Muy pronto me llevaron a verla, quizá por eso, por haberla conocido tan niño, jamás me impresionó su sueño eterno. Durante muchos años la tuve muy cerquita, muy cerca de su casa aprendí mis primeras letras e hice mis primeras y mejores amistades. Era el tiempo en que su entorno constituía mi universo: el colegio, el olor a pan del horno de la calle Alcázares a la hora del recreo, las tardes de lunes a jueves jugando a la pelota en la puerta de atrás de San Pedro o las de los viernes, en las que el partido se hacía ya algo más serio, concurrido y largo y se trasladaba a San Juan de la Palma. A muchos de aquellos amigos se la descubrí por vez primera y fue tal la aceptación de mi propuesta que, durante algún tiempo, llenábamos el oratorio de hombrecitos tras sonar el timbre de salida de la una.

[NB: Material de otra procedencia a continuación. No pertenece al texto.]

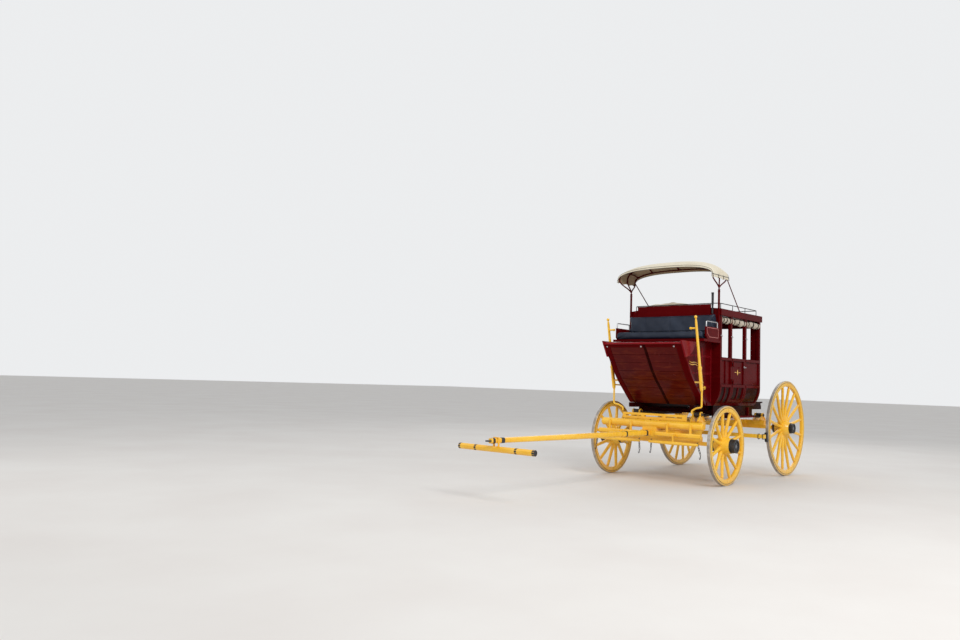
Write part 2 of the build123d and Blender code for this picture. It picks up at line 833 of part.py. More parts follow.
with BuildPart() as cabin_floor:
    slab(
        (cabin_rear_x + wall_thick, cabin_front_x - wall_thick),
        (-body_half + body_tuck + rib_depth, body_half - body_tuck - rib_depth),
        (floor_z, floor_z + floor_thick),
    )
    slab(
        (rear_bench[1] + aisle_margin, front_bench[0] - aisle_margin),
        (-bench_half + aisle_margin, bench_half - aisle_margin),
        (floor_z + floor_thick, floor_z + floor_thick + aisle_thick),
    )
keep(cabin_floor, "cabin_floor")

hinge_x = opening_x[1] - swing_gap
hinge_y = body_half + rail_proud + door_hinge_radius + 1.0
hinge_heights = (sill_z - 60.0, mid_rail_z + 70.0)
hinge_half = 30.0
with BuildPart() as cabin_side:
    for z in hinge_heights:
        low = z + hinge_half + running_gap
        bar((hinge_x, hinge_y, low), (hinge_x, hinge_y, low + 22.0), door_hinge_radius)
        slab((hinge_x, hinge_x + 40.0), (body_half, hinge_y), (low, low + 22.0))
    for x in post_centres:
        side_strip((x - rib_width / 2, x + rib_width / 2), 0.0, -rib_depth, (bottom_rail_z, eave_z))
    for bay_rear, bay_front in ((post_centres[1], post_centres[0]), (post_centres[3], post_centres[2])):
        side_strip((bay_rear, bay_front), -panel_inset, -panel_inset - panel_thick, (bottom_rail_z, sill_z))
        side_strip((bay_rear, bay_front), rail_proud, -rib_depth, (sill_z, sill_z + sill_height))
        side_strip((bay_rear, bay_front), rail_proud, -rib_depth, (mid_rail_z, mid_rail_z + mid_rail_height))
    middle = (post_centres[0] + post_centres[1]) / 2
    small_rib = (middle - small_rib_width / 2, middle + small_rib_width / 2)
    side_strip(small_rib, -rib_step, -panel_inset - panel_thick, (bottom_rail_top, sill_z))
    side_strip((cabin_rear_x, cabin_front_x), rail_proud, -rib_depth, (bottom_rail_z, bottom_rail_top))
    side_strip((cabin_rear_x, cabin_front_x), 0.0, -rib_depth, (window_head_z + 30.0, eave_z))
keep_pair(cabin_side, "cabin_side")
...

Fui creciendo y abandoné ese trozo de cielo donde vivía instalado. Después supe mucho más de ella. Pude leer que fue un ayuntamiento republicano quien a su muerte le dedicó esa calle; la calle que durante algún tiempo habitó aquella niña de dorados cabellos y reflejos del Guadalquivir más secreto de Sevilla en su mirada; la calle desde donde la abuela, que tanto le rezaba, voló a su encuentro hace poco más de un año; la calle donde, pasada la puerta de su convento, me gusta reencontrarme puntual con esa Semana Santa eterna, en la que el público es tan escaso y respetuoso que se escucha incluso el caminar pausado de los nazarenos del Silencio Blanco.
Pasaron los años y terminé por darme cuenta de que las devociones transmitidas desde temprano por quienes más nos quieren quedan en uno marcadas para siempre. Por eso, cuando algo me preocupa de verdad, siento la necesidad de acudir a su casa y tocar la campana. Ha transcurrido mucho tiempo, ya no soy el pequeño que acaba de salir de San Francisco, pero ella sigue ahí.
Está canonizada, sí, hoy es su día, pero para mí y para casi todos siempre será Sor Ángela, esa estrella de la madrugada que ilumina a la Amargura cuando, como una sevillana más, viene buscando su consuelo cada Domingo de Ramos.